> _DATASET RECORDS_
•••••

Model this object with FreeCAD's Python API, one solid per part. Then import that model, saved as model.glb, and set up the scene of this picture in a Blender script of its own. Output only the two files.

•••••

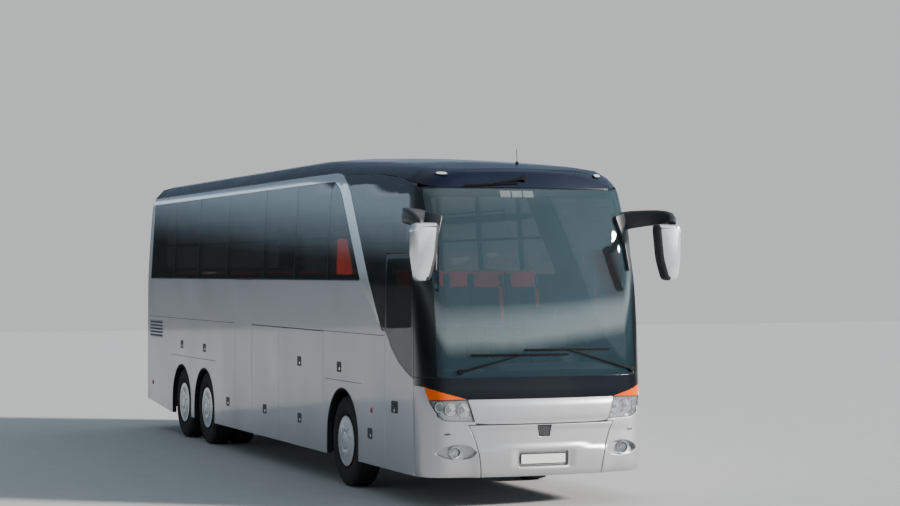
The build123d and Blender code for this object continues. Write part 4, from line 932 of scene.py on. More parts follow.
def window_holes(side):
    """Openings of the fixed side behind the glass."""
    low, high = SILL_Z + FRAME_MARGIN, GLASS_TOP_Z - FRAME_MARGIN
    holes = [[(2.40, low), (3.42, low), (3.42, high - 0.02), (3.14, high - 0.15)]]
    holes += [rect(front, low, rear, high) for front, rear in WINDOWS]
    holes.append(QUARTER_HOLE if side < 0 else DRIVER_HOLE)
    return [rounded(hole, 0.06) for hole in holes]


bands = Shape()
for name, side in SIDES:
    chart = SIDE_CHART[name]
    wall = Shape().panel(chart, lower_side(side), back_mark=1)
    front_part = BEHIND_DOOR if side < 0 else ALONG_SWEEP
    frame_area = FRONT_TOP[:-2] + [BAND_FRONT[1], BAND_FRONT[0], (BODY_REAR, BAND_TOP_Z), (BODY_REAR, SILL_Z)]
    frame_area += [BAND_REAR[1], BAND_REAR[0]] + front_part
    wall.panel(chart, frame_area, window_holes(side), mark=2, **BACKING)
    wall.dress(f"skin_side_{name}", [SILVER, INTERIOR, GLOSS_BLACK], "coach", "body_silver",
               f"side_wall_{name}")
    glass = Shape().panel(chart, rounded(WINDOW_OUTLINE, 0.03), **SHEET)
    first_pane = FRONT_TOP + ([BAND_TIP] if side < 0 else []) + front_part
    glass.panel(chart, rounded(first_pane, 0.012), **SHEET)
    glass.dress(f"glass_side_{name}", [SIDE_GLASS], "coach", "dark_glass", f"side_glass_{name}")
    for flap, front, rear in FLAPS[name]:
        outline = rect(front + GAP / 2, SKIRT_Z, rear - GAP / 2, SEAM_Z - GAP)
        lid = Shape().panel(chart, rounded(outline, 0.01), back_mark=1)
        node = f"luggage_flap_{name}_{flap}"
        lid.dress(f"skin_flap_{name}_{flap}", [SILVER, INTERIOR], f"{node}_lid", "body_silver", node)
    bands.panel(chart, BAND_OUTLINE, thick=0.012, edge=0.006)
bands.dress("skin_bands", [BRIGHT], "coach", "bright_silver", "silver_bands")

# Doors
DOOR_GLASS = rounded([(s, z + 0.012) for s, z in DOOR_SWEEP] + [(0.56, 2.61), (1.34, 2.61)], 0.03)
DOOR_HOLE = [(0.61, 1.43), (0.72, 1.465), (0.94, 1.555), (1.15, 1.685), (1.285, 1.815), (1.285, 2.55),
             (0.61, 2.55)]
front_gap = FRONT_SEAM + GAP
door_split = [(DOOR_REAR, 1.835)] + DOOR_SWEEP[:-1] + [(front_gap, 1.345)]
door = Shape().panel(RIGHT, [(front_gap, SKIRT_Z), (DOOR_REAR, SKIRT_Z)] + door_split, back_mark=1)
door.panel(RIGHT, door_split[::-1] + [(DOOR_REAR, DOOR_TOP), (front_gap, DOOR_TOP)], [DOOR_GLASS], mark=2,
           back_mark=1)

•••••

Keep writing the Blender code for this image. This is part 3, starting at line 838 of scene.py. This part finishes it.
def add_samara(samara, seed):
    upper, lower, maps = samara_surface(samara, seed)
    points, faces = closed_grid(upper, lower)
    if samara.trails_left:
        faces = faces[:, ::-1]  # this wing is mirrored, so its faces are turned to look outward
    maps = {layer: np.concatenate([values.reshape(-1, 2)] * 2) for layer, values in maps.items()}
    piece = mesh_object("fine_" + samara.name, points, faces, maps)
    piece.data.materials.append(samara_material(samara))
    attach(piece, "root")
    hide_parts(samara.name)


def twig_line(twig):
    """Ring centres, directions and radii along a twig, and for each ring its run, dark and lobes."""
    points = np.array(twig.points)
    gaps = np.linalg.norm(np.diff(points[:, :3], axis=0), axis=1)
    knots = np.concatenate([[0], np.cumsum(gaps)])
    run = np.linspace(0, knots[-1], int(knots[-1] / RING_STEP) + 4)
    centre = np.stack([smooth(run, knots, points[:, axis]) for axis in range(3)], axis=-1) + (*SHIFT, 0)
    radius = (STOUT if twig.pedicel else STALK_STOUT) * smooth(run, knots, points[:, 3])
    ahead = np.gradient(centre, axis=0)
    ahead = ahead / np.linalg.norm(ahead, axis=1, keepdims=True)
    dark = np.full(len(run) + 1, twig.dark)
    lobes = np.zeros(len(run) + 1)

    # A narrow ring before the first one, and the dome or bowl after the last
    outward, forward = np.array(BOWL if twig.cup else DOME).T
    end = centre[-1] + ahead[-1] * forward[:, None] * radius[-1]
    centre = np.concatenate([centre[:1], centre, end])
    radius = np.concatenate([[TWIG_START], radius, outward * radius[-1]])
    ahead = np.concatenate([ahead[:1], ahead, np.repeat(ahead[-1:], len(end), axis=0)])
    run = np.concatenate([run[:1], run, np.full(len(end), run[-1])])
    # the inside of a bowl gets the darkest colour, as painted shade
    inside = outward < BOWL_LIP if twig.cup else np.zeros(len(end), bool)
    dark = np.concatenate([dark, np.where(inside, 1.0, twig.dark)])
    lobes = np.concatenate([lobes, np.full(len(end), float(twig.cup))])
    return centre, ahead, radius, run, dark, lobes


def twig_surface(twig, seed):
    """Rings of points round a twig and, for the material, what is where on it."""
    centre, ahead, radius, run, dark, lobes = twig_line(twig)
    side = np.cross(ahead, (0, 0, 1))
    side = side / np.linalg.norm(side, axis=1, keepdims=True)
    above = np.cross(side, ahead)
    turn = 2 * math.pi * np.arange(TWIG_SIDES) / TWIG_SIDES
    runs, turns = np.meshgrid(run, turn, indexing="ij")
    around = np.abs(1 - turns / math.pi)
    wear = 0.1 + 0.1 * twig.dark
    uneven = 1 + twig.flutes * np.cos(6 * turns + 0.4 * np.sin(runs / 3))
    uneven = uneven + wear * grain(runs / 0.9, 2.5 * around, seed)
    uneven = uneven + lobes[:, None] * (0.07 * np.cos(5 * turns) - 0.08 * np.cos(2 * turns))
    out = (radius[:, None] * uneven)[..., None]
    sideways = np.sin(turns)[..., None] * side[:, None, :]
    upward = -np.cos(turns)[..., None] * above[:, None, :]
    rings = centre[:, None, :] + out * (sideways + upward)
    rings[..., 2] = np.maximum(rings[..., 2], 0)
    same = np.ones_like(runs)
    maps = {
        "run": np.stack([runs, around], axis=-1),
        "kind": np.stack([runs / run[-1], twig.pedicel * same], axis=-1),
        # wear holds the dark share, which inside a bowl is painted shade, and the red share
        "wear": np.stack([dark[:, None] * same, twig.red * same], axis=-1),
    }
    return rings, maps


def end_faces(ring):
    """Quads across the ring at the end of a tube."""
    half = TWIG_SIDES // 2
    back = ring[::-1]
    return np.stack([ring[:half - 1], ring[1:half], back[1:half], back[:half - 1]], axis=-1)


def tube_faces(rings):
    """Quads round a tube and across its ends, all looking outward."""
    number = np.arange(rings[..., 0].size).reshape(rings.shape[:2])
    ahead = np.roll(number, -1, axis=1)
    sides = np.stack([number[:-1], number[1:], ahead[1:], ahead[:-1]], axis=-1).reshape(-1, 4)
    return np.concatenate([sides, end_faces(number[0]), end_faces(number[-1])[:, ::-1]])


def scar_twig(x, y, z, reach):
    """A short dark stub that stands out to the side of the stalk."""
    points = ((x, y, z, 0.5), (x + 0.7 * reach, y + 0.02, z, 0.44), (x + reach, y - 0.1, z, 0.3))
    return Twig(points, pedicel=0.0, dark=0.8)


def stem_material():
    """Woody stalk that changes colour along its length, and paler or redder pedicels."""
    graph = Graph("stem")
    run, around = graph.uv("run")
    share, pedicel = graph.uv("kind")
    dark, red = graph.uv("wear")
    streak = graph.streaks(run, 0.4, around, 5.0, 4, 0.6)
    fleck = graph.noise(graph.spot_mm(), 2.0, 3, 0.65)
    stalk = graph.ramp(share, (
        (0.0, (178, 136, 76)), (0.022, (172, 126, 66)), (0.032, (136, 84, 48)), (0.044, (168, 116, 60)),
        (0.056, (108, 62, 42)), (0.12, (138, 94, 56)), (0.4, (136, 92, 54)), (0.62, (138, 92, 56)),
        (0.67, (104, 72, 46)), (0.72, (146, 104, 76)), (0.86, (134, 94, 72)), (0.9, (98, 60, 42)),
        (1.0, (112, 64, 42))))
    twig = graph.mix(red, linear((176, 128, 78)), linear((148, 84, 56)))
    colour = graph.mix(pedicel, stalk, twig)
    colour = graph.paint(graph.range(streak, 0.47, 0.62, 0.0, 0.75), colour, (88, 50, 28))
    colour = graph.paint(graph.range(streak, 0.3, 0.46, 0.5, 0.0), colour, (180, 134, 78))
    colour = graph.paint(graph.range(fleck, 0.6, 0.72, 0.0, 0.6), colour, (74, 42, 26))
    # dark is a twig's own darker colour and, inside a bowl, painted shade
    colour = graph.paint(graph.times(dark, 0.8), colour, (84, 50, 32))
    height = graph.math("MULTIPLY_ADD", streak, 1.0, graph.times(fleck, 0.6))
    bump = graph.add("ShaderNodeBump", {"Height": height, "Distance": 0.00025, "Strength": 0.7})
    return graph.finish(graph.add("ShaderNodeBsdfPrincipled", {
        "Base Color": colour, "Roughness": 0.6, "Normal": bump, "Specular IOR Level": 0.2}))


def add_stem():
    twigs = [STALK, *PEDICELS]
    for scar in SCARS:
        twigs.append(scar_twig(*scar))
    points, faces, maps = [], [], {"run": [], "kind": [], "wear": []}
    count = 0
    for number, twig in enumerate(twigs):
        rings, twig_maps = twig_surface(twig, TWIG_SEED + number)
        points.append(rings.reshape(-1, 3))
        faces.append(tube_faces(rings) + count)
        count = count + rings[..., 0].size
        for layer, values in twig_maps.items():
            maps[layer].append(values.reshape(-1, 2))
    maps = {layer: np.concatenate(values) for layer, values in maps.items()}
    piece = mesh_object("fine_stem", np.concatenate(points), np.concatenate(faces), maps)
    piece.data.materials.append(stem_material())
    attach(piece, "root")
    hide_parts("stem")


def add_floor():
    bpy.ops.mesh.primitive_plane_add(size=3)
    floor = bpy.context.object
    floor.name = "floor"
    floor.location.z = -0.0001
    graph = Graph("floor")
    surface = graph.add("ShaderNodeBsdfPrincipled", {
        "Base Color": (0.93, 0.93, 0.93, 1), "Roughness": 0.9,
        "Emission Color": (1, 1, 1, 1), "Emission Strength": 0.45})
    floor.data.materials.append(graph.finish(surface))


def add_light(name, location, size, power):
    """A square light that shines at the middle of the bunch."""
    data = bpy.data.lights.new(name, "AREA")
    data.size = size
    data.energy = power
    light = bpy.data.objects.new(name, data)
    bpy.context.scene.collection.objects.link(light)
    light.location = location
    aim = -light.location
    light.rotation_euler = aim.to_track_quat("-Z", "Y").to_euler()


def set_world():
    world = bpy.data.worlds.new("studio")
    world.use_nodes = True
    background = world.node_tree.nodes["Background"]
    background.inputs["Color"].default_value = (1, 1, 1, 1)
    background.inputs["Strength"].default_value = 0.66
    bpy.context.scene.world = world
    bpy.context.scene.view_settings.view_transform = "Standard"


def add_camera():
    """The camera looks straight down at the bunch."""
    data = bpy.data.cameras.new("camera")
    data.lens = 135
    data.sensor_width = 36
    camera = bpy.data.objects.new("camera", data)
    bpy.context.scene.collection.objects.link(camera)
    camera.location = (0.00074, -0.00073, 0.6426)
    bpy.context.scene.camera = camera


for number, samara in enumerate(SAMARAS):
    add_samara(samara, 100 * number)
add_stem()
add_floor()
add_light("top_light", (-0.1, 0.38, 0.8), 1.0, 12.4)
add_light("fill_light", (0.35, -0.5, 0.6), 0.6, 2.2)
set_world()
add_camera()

•••••

> _OBJECTIVE_
Pick out the lines containing the string "piece" and show them.

> _RESULT OF THIS EXERCISE_
    piece = mesh_object("fine_" + samara.name, points, faces, maps)
    piece.data.materials.append(samara_material(samara))
    attach(piece, "root")
    piece = mesh_object("fine_stem", np.concatenate(points), np.concatenate(faces), maps)
    piece.data.materials.append(stem_material())
    attach(piece, "root")